(SET EXERCISE)
Reproduce the data in its entirety, exactly as supplied.

(DATA BLOCK)
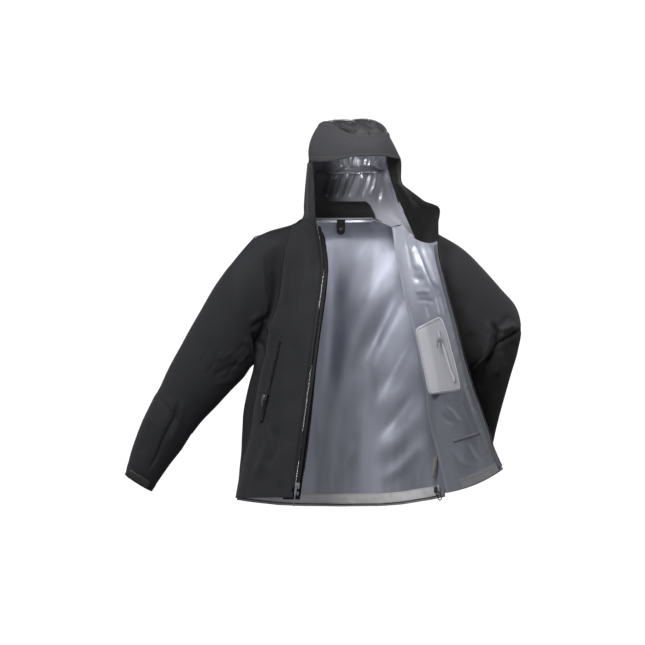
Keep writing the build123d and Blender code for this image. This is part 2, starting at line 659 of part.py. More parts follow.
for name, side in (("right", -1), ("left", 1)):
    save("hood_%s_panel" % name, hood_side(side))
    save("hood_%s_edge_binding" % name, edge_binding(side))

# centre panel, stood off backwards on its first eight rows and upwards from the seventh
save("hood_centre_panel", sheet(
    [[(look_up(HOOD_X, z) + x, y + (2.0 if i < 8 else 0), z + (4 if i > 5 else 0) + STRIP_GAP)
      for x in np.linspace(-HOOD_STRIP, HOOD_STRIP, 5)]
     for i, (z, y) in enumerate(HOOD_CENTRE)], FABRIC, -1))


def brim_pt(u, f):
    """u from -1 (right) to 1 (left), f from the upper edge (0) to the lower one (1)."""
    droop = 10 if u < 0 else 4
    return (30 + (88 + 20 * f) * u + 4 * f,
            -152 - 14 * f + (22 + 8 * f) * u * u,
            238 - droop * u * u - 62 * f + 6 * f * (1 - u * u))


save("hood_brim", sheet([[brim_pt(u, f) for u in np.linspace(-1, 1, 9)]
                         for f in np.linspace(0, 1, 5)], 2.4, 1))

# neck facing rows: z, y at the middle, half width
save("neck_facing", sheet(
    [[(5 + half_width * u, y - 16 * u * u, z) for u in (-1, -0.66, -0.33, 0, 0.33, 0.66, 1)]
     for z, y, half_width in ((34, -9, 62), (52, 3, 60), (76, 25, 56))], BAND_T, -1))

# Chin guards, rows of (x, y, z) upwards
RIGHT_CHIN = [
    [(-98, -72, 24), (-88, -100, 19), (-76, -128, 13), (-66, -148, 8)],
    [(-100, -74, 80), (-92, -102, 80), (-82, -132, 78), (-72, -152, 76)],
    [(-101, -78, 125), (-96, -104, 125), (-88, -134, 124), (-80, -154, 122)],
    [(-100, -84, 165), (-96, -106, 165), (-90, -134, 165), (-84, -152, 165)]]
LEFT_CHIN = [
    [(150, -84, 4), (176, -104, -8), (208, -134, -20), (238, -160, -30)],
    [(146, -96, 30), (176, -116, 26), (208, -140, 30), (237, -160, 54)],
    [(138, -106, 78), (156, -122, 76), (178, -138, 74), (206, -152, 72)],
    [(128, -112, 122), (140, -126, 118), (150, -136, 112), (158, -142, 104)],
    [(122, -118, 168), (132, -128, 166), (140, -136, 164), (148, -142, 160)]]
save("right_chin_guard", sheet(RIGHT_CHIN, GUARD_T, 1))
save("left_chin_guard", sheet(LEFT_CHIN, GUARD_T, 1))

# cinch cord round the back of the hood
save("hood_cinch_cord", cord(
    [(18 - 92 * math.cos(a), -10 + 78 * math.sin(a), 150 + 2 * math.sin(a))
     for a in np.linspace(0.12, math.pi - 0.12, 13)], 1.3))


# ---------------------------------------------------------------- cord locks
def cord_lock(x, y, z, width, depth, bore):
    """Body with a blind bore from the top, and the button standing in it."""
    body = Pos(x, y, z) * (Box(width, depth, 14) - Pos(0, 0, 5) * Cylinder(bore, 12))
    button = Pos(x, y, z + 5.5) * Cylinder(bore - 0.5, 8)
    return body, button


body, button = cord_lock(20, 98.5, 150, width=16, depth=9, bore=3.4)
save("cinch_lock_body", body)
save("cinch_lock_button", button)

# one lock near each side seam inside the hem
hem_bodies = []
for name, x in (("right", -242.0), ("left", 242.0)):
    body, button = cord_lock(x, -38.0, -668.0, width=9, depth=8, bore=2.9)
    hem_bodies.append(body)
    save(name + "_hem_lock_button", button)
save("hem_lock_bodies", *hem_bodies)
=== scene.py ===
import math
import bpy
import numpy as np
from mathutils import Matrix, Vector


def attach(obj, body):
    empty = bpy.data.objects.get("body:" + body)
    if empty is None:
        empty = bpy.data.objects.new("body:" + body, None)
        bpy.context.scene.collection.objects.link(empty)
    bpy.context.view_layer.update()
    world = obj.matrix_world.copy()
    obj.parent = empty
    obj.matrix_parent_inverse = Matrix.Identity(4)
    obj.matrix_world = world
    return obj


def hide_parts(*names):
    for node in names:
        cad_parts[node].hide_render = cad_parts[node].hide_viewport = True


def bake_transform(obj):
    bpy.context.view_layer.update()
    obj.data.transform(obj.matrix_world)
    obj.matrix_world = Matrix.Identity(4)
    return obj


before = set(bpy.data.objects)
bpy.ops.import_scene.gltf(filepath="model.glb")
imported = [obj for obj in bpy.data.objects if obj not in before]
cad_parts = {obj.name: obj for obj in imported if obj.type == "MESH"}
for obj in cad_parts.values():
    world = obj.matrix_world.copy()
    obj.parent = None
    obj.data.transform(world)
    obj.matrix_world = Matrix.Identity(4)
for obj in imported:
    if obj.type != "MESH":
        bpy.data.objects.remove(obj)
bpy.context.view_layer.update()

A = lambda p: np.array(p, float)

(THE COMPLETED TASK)
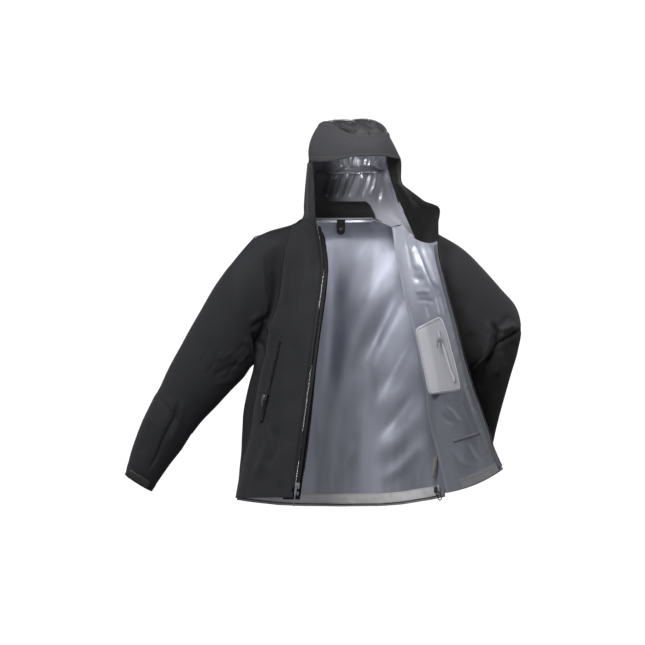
Keep writing the build123d and Blender code for this image. This is part 2, starting at line 659 of part.py. More parts follow.
for name, side in (("right", -1), ("left", 1)):
    save("hood_%s_panel" % name, hood_side(side))
    save("hood_%s_edge_binding" % name, edge_binding(side))

# centre panel, stood off backwards on its first eight rows and upwards from the seventh
save("hood_centre_panel", sheet(
    [[(look_up(HOOD_X, z) + x, y + (2.0 if i < 8 else 0), z + (4 if i > 5 else 0) + STRIP_GAP)
      for x in np.linspace(-HOOD_STRIP, HOOD_STRIP, 5)]
     for i, (z, y) in enumerate(HOOD_CENTRE)], FABRIC, -1))


def brim_pt(u, f):
    """u from -1 (right) to 1 (left), f from the upper edge (0) to the lower one (1)."""
    droop = 10 if u < 0 else 4
    return (30 + (88 + 20 * f) * u + 4 * f,
            -152 - 14 * f + (22 + 8 * f) * u * u,
            238 - droop * u * u - 62 * f + 6 * f * (1 - u * u))


save("hood_brim", sheet([[brim_pt(u, f) for u in np.linspace(-1, 1, 9)]
                         for f in np.linspace(0, 1, 5)], 2.4, 1))

# neck facing rows: z, y at the middle, half width
save("neck_facing", sheet(
    [[(5 + half_width * u, y - 16 * u * u, z) for u in (-1, -0.66, -0.33, 0, 0.33, 0.66, 1)]
     for z, y, half_width in ((34, -9, 62), (52, 3, 60), (76, 25, 56))], BAND_T, -1))

# Chin guards, rows of (x, y, z) upwards
RIGHT_CHIN = [
    [(-98, -72, 24), (-88, -100, 19), (-76, -128, 13), (-66, -148, 8)],
    [(-100, -74, 80), (-92, -102, 80), (-82, -132, 78), (-72, -152, 76)],
    [(-101, -78, 125), (-96, -104, 125), (-88, -134, 124), (-80, -154, 122)],
    [(-100, -84, 165), (-96, -106, 165), (-90, -134, 165), (-84, -152, 165)]]
LEFT_CHIN = [
    [(150, -84, 4), (176, -104, -8), (208, -134, -20), (238, -160, -30)],
    [(146, -96, 30), (176, -116, 26), (208, -140, 30), (237, -160, 54)],
    [(138, -106, 78), (156, -122, 76), (178, -138, 74), (206, -152, 72)],
    [(128, -112, 122), (140, -126, 118), (150, -136, 112), (158, -142, 104)],
    [(122, -118, 168), (132, -128, 166), (140, -136, 164), (148, -142, 160)]]
save("right_chin_guard", sheet(RIGHT_CHIN, GUARD_T, 1))
save("left_chin_guard", sheet(LEFT_CHIN, GUARD_T, 1))

# cinch cord round the back of the hood
save("hood_cinch_cord", cord(
    [(18 - 92 * math.cos(a), -10 + 78 * math.sin(a), 150 + 2 * math.sin(a))
     for a in np.linspace(0.12, math.pi - 0.12, 13)], 1.3))


# ---------------------------------------------------------------- cord locks
def cord_lock(x, y, z, width, depth, bore):
    """Body with a blind bore from the top, and the button standing in it."""
    body = Pos(x, y, z) * (Box(width, depth, 14) - Pos(0, 0, 5) * Cylinder(bore, 12))
    button = Pos(x, y, z + 5.5) * Cylinder(bore - 0.5, 8)
    return body, button


body, button = cord_lock(20, 98.5, 150, width=16, depth=9, bore=3.4)
save("cinch_lock_body", body)
save("cinch_lock_button", button)

# one lock near each side seam inside the hem
hem_bodies = []
for name, x in (("right", -242.0), ("left", 242.0)):
    body, button = cord_lock(x, -38.0, -668.0, width=9, depth=8, bore=2.9)
    hem_bodies.append(body)
    save(name + "_hem_lock_button", button)
save("hem_lock_bodies", *hem_bodies)
=== scene.py ===
import math
import bpy
import numpy as np
from mathutils import Matrix, Vector


def attach(obj, body):
    empty = bpy.data.objects.get("body:" + body)
    if empty is None:
        empty = bpy.data.objects.new("body:" + body, None)
        bpy.context.scene.collection.objects.link(empty)
    bpy.context.view_layer.update()
    world = obj.matrix_world.copy()
    obj.parent = empty
    obj.matrix_parent_inverse = Matrix.Identity(4)
    obj.matrix_world = world
    return obj


def hide_parts(*names):
    for node in names:
        cad_parts[node].hide_render = cad_parts[node].hide_viewport = True


def bake_transform(obj):
    bpy.context.view_layer.update()
    obj.data.transform(obj.matrix_world)
    obj.matrix_world = Matrix.Identity(4)
    return obj


before = set(bpy.data.objects)
bpy.ops.import_scene.gltf(filepath="model.glb")
imported = [obj for obj in bpy.data.objects if obj not in before]
cad_parts = {obj.name: obj for obj in imported if obj.type == "MESH"}
for obj in cad_parts.values():
    world = obj.matrix_world.copy()
    obj.parent = None
    obj.data.transform(world)
    obj.matrix_world = Matrix.Identity(4)
for obj in imported:
    if obj.type != "MESH":
        bpy.data.objects.remove(obj)
bpy.context.view_layer.update()

A = lambda p: np.array(p, float)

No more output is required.